Sur X, les commentaires sont quasi-unanimes. Aude Soufi est remerciée et décrite comme "l'une des très rares journalistes télé qui pourra se regarder dans une glace".
Avec Leïla Salhi, elles sont qualifiées de "
vraies journalistes pas corrompues"
. Certains ironisent : "Ivre, un journaliste énonce des faits documentés et démonte méthodiquement la propagande de guerre"
. D'autres restent critiques : "France Info
se réveille après 20 mois de génocide. On viendra quand même vous chercher quand il faudra juger les complices"
.
Des internautes réalisent tout de même l'incongruité de la chose : "
En 2025 en France on félicite des journalistes car ils font un travail de journaliste"
. Car le plus intéressant dans cette séquence, ce n'est pas tant son contenu. Aude Soufi - qui confie à ASI avoir déjà produit des interventions plus "éditorialisées"
sur la question - ne fait que rappeler des informations que de nombreux autres médias français ont également traitées (offensive terrestre à Deir al-Balah, déclaration commune des ministres des Affaires étrangères de 25 pays, communiqué de l'AFP sur ses journalistes mourant de faim) et que Le Parisien a, par exemple, également compilé dans un seul et même article.
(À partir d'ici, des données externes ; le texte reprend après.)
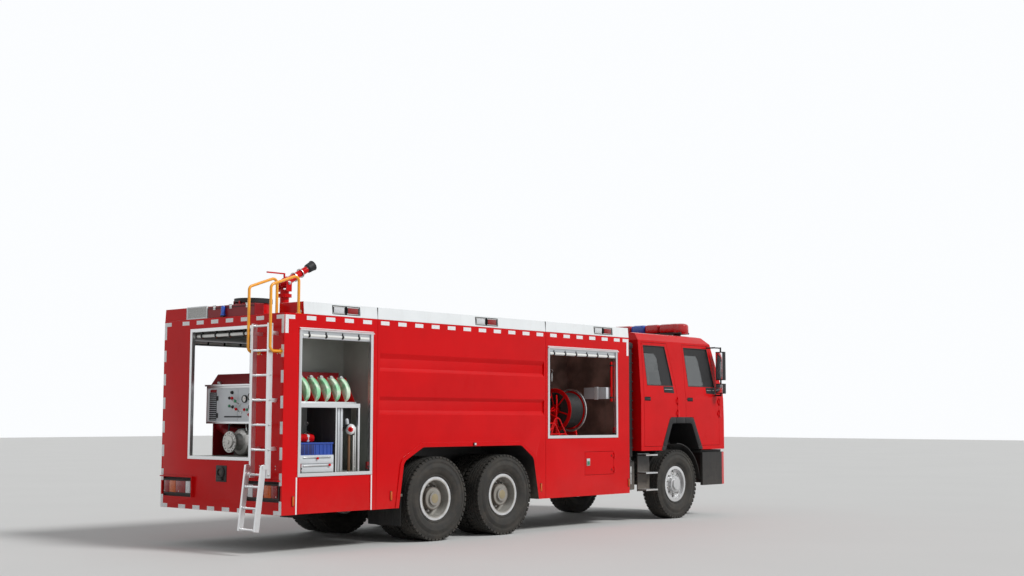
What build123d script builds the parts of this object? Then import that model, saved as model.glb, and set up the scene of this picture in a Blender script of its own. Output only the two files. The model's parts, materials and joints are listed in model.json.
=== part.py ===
from build123d import *
import os
from math import cos, radians, sin

# Foam fire truck on a three-axle cab-over chassis, millimetres.
# +X is forward, +Y is left, +Z is up, and the wheels stand on Z = 0.

# Ladder: stiles, the folding foot and its lean
STILE_X = 65.0
STILE_Y = 32.0
LADDER_BACK = 90.0
FOOT_LENGTH = 765.0
FOOT_TILT = 6.5
FOOT_GAP = 6.0
FOOT_BACK = LADDER_BACK + STILE_X + FOOT_GAP + STILE_X / 2
FOOT_LEAN_SIN = sin(radians(FOOT_TILT))
FOOT_LEAN_COS = cos(radians(FOOT_TILT))

# Lengths along the truck, from the ladder's foot to the bumper
LADDER_REACH = FOOT_BACK + FOOT_LENGTH * FOOT_LEAN_SIN + STILE_X / 2 * FOOT_LEAN_COS
REAR_BODY_L = 1534.0
TANK_BODY_L = 3362.0
FRONT_BODY_L = 2038.0
CAB_GAP = 326.0
CAB_L = 2400.0
BUMPER_PROUD = 190.0

# Stations along the truck
BODY_L = REAR_BODY_L + TANK_BODY_L + FRONT_BODY_L
OVERALL_L = LADDER_REACH + BODY_L + CAB_GAP + CAB_L + BUMPER_PROUD
REAR_X = LADDER_REACH - OVERALL_L / 2
SEAM_1 = REAR_X + REAR_BODY_L
SEAM_2 = SEAM_1 + TANK_BODY_L
BODY_FRONT = SEAM_2 + FRONT_BODY_L
CAB_REAR = BODY_FRONT + CAB_GAP
CAB_FRONT = CAB_REAR + CAB_L
NOSE = CAB_FRONT + BUMPER_PROUD

# Body heights and widths
BODY_W = 2500.0
BODY_BOTTOM = 470.0
BODY_TOP = 2910.0
HALF_W = BODY_W / 2
SEAM = 4.0
WALL = 45.0
ROOF_T = 60.0
LOWER_BOX_IN = 640.0
PARTITION_T = 20.0
REAR_SILL_T = 60.0

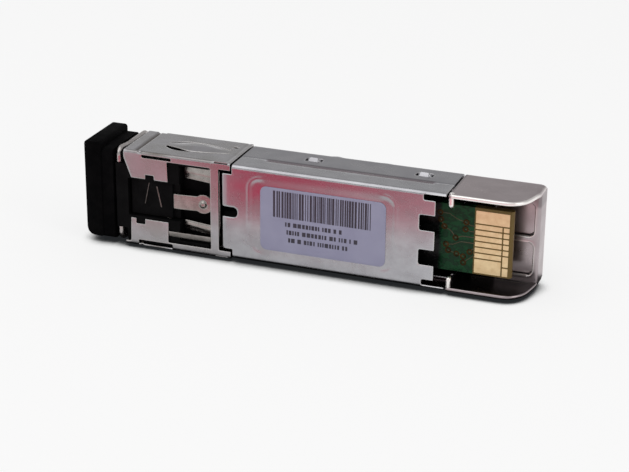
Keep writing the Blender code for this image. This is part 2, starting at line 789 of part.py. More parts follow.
def make_label(film):
    """Blank rating label on the cover's face."""
    low = label_offset - label_height / 2
    outline = rounded_outline(-cover_face_front + label_front_margin, -cover_face_rear - label_rear_margin,
                              low, low + label_height, label_radius)
    prism("label_sticker", outline, "Y", nearest_point, -label_gap, film)


clear_scene()
module_frame = bpy.data.objects.new("module_frame", None)
bpy.context.scene.collection.objects.link(module_frame)
module_frame.location = Vector((plug_front / 2, -(nearest_point + farthest_point) / 2, -lowest_point)) * MM

sheet_steel = material("plated_steel", (0.60, 0.56, 0.56), 0.32, 1.0)
cup_steel = material("cup_steel", (0.56, 0.51, 0.50), 0.36, 1.0)
nose_steel = material("nose_steel", (0.58, 0.53, 0.52), 0.28, 1.0)
spring_steel = material("spring_steel", (0.70, 0.68, 0.66), 0.25, 1.0)
wire_steel = material("wire_steel", (0.72, 0.70, 0.69), 0.2, 1.0)
black_plastic = material("black_plastic", (0.012, 0.012, 0.013), 0.5, 0.0)
black_rubber = material("black_rubber", (0.010, 0.010, 0.011), 0.65, 0.0)
green_laminate = material("green_laminate", (0.012, 0.10, 0.045), 0.45, 0.0)
chip_black = material("chip_black", (0.02, 0.02, 0.022), 0.55, 0.0)
brass_metal = material("barrel_metal", (0.62, 0.58, 0.50), 0.35, 1.0)
can_metal = material("can_metal", (0.70, 0.66, 0.55), 0.3, 1.0)
flex_film = material("flex_film", (0.45, 0.22, 0.06), 0.5, 0.0)
label_film = material("label_film", (0.50, 0.48, 0.58), 0.5, 0.0)

make_label_cover(sheet_steel)
make_main_shell(sheet_steel)
make_rear_cup(cup_steel)
make_nose_shield(nose_steel)
make_housing(black_plastic)
make_latch(black_plastic, spring_steel)
make_bail(wire_steel)
make_dust_plug(black_rubber)
make_board(green_laminate, chip_black)
make_board_frame(black_plastic)
make_optics(brass_metal, can_metal, flex_film)
make_label(label_film)
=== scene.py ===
"""Looks of a small pluggable optical transceiver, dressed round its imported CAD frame.

Shapes are worked out in the module's own axes, in millimetres: x runs from the rear end (0)
towards the nose (negative), depth from the label face inwards, and height across the width.
"""
import json
import math
from functools import partial

import bmesh
import bpy
import numpy as np
from mathutils import Matrix, Vector

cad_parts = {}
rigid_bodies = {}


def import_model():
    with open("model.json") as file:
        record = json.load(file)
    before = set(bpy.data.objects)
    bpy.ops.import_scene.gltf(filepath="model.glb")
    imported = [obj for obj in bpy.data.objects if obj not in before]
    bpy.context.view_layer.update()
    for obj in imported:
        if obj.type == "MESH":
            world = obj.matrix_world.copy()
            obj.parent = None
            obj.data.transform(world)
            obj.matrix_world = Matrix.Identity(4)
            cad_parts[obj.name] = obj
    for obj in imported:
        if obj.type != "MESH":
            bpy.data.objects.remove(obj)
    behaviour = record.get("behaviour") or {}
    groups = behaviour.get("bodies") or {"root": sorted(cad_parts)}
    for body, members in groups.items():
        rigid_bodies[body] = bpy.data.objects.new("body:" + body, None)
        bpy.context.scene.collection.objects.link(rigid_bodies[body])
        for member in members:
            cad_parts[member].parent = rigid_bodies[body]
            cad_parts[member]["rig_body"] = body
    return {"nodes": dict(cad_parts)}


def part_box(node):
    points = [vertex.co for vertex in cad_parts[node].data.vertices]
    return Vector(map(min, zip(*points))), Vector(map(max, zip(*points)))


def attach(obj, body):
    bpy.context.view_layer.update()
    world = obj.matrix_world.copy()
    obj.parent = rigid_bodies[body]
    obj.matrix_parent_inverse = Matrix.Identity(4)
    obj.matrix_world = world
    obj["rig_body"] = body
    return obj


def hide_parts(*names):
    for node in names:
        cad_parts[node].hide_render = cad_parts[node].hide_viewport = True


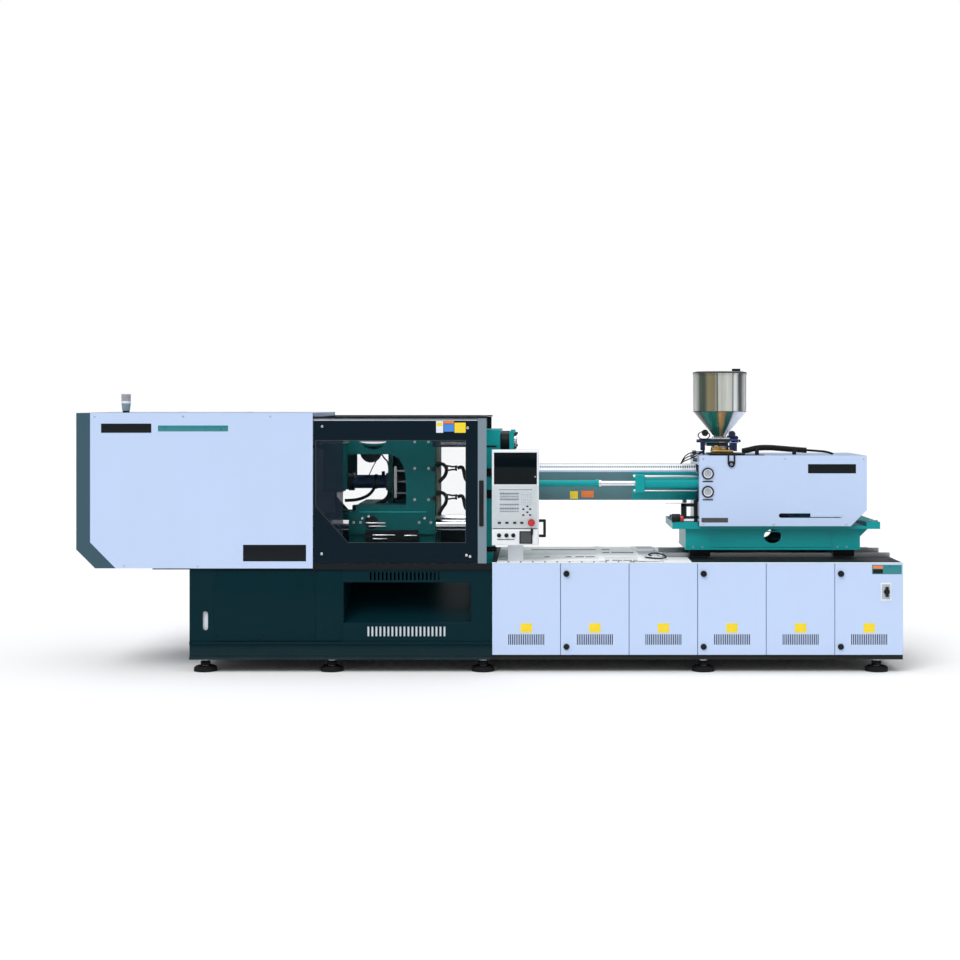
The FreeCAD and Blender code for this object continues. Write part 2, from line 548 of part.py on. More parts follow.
def doors():
    for i in range(DOORS):
        x0, x1 = door_edges(i)
        outer = box((x0, x1), (-SKIN_Y, -SKIN_Y + DOOR_T), DOOR_Z)
        upright = [e for e in outer.Edges if abs(e.Vertexes[0].Z - e.Vertexes[1].Z) > 1 and e.Vertexes[0].Y < -SKIN_Y + 1]
        outer = outer.makeFillet(DOOR_EDGE_R, upright)
        hollow = box((x0 + 3, x1 - 3), (-SKIN_Y + 3, -SKIN_Y + DOOR_T + 1), (DOOR_Z[0] + 3, DOOR_Z[1] - 3))
        cuts = [hollow] + vent_cuts((x0 + x1) / 2, -SKIN_Y - 1, -SKIN_Y + 4)
        lock_x = x0 + LOCK_INSET
        if i % 2 == 1:
            for z in LOCK_Z:
                cuts.append(rod("y", (lock_x, -SKIN_Y - 1, z), LOCK_SHAFT_R + RUN, 5.0))
        if i == DOORS - 1:
            cuts.append(rod("y", (BREAKER[0], -SKIN_Y - 1, BREAKER[1]), LOCK_SHAFT_R + RUN, 5.0))
        save("door_%d" % (i + 1), cut(outer, cuts))


LOCK_INSET = 48.0
LOCK_Z = (840.0, 221.0)
LOCK_SHAFT_R = 8.0
BREAKER = (3362.0, 688.0)


def door_locks():
    for i in (1, 3, 5):
        x = door_edges(i)[0] + LOCK_INSET
        z = LOCK_Z[0]
        knob = rod("y", (x, -SKIN_Y - 18.0, z), 26.0, 17.7)
        shaft = rod("y", (x, -SKIN_Y - 1.0, z), LOCK_SHAFT_R, 17.0)
        cam = box((x - 42.0, x + 10.0), (-SKIN_Y + 8.0, -SKIN_Y + 14.0), (z - 11.0, z + 11.0))
        ridge = box((x - 4.0, x + 4.0), (-SKIN_Y - 26.0, -SKIN_Y - 17.0), (z - 22.0, z + 22.0))
        save("door_lock_%d" % (i + 1), fuse([knob, shaft, cam, ridge]))
    x, z = BREAKER
    disc = rod("y", (x, -SKIN_Y - 14.0, z), 24.0, 13.7)
    lever = box((x - 12.0, x + 12.0), (-SKIN_Y - 34.0, -SKIN_Y - 13.0), (z - 42.0, z + 42.0))
    shaft = rod("y", (x, -SKIN_Y - 1.0, z), LOCK_SHAFT_R, 15.0)
    save("breaker_handle", fuse([disc, lever, shaft]))


# ---- control box ------------------------------------------------------------------------------
PANEL_X = (17.0, 416.0)
PANEL_Y = (-810.0, -664.0)
PANEL_Z = (1080.0, 1890.0)
ARM = (216.0, -620.0)
BUTTON = (352.0, 1273.0)


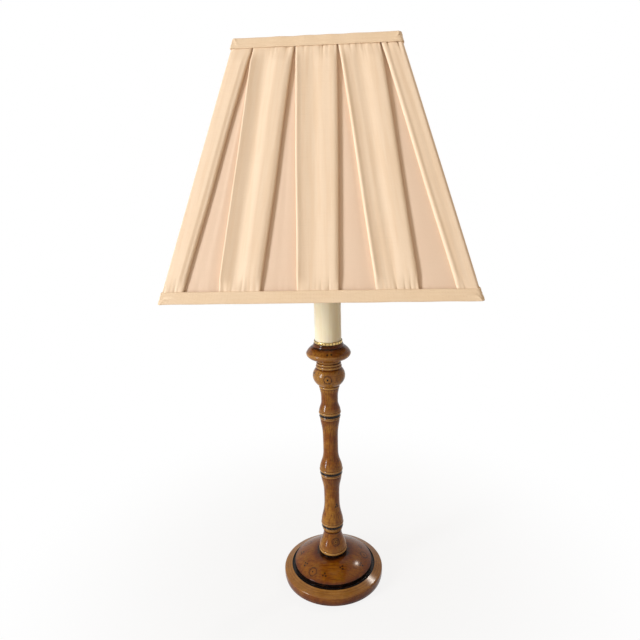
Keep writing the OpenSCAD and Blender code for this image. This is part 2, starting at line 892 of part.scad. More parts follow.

Ce sont les réactions qu'elle provoque (y compris chez l'autrice de ces lignes) qui disent le plus du traitement médiatique de Gaza. Et de toutes les autres séquences auxquelles les médias, télévision en tête - service public compris -, nous ont habitués depuis 21 mois : euphémismes et minimisations (comme encore ce lundi sur LCI), biais pro-israéliens (comme encore ce mardi sur BFM), invisibilisations (comme encore il y a quelques semaines), et indifférence générale face au sort de nos consoeurs et confrères (comme depuis le début du génocide).
En revanche, nous sommes si peu habitué.e.s à voir les journalistes de plateau rappeler qu'Israël rompt les cessez-le-feu, ment quotidiennement, remettre en question ses éléments de propagande, que lorsqu'un.e journaliste le fait, particulièrement à la télévision, on se pincerait presque pour y croire.